More established acts brought it as well. The Closers, a new trans-Canada collaboration between local hero Rich Kidd and Vancouver’s SonReal was a full-on party, complete with a confetti canon, a ton of Monopoly money thrown around stage and boundless energy from the two performers. Maestro Fresh Wes did a set consisting mostly of material from his new EP Black Tuxedo. The elder statesman of Canadian rap scarcely showed his age, looking every bit as energetic as performers half as old.

The energy on stage was largely matched by that of the crowd. In a city famous for ignoring its own talent, the local-heavy bill was warmly received. Sure, most of that love went to veterans like Maestro and Michie Mee, or else to acts like the Airplane Boys, who’ve received a fair bit of attention from the American music press, but the audience also let out rowdy cheers for Too Fly and fellow female hard rocker Lola Bunz.

All of this good energy was almost undermined by a persistent air of disorganization and a series of odd programming decisions. Having local stalwart and multiple-Juno-nominee D-Sisive perform a truncated set early in the afternoon was both stupid and disrespectful, both to the rapper and his fans, most of whom had yet to arrive when he took the stage. This was made worse by the fact that it was seemingly impossible to track down a schedule saying who was going to be on stage when. Similarly disrespectful was the almost constant time pressure put on artists. Far too many acts seemed to be led to believe that their sets were longer than they were. The Airplane Boys and Tre Mission both told the crowd they had more songs left, only to be informed that they were actually done. Maestro announced that he’d been told to wrap it up, then proceed to play for another ten minutes.

The on-stage hosts insisted that Live at the Square wasn’t “just a big rap concert,” and they were right.

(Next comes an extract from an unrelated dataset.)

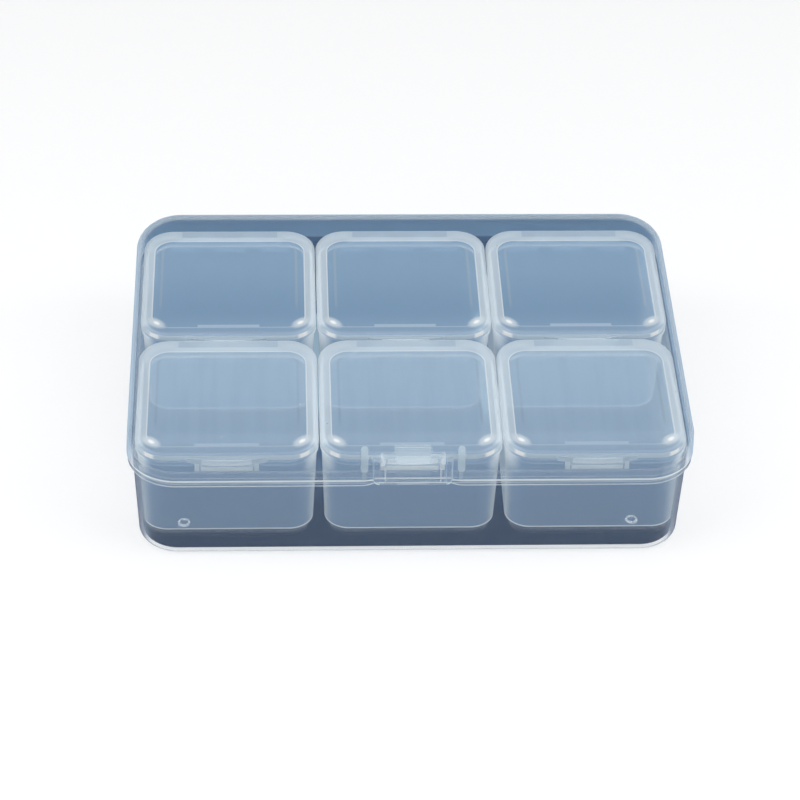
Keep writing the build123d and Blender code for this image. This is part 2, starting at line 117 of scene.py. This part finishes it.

The event also featured dance battles, graffiti writers, and spoken-word performances. That said, such diversity may not be a strength at this point in Manifesto’s development. A man giving a poetry workshop was forced to yell over music, while the Airplane Boys were interrupted by music from a b-boy battle going on closer to Yonge Street. It’s possible that Live at the Square has reached a point where it should just be a “big rap concert.” At minimum, it’s almost certain that most of the non-music content should be wrapped up far earlier in the day. Non-music content was given a disproportionately high amount of prime stage time. After spending half-an-hour being pumped up by the Airplane Boys’ high-energy, poppy set, the crowd was then expected to switch gears to a remarkably serious spoken-word performance. The final round of the all-styles dance battle took place directly before Pharoahe Monch went on. These sorts of line-up decisions didn’t benefit anyone. The dancers and poets, all of whom were very talented, were forced to perform in front of a crowd that didn’t really want to see them, while the crowd stood shivering on an unseasonably cold night, grumbling about when the next rapper was coming out.

Manifesto is a great organization that strives to put a positive face on a culture that is often unfairly associated with gangsterism and violence. This edition of Live at the Square proved that, if nothing else, their work and the work of groups like them is starting to bear fruit. Toronto has hip-hop talent that stacks up to what’s on offer anywhere else in the world, and fans who will show up. But six years in, the minds behind Manifesto should be able to put on a more polished, professional show. Our artists deserve better.